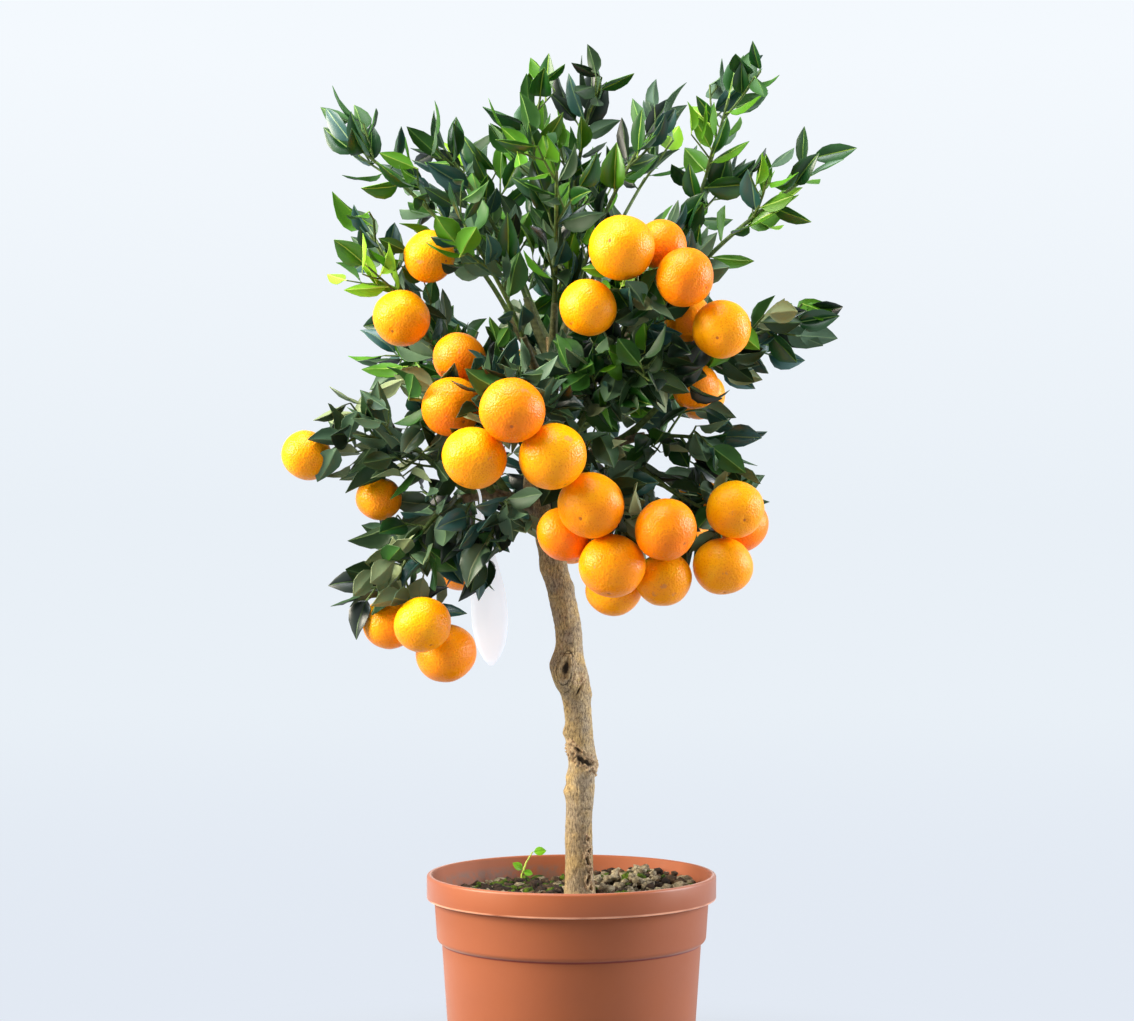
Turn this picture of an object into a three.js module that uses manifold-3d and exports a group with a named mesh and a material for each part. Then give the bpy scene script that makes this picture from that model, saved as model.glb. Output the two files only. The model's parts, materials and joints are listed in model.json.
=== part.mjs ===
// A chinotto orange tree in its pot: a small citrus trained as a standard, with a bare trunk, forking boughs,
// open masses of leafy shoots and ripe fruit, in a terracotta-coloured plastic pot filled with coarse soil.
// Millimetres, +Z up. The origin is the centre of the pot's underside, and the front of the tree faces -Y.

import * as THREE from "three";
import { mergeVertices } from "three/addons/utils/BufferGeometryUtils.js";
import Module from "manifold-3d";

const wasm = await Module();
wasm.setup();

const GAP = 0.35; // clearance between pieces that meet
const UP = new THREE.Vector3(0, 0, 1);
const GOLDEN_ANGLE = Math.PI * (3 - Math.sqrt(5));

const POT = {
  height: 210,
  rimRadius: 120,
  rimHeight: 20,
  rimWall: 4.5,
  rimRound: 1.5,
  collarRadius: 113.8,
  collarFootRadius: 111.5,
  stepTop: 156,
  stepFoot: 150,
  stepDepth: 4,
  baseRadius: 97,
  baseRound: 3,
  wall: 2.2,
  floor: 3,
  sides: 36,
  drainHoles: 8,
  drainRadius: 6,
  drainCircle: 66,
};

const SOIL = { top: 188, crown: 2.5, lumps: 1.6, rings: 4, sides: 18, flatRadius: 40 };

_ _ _

* _Short exercise_
Return each line of the data that contains the string "with".

* _Finished task_
Turn this picture of an object into a three.js module that uses manifold-3d and exports a group with a named mesh and a material for each part. Then give the bpy scene script that makes this picture from that model, saved as model.glb. Output the two files only. The model's parts, materials and joints are listed in model.json.
// A chinotto orange tree in its pot: a small citrus trained as a standard, with a bare trunk, forking boughs,
// open masses of leafy shoots and ripe fruit, in a terracotta-coloured plastic pot filled with coarse soil.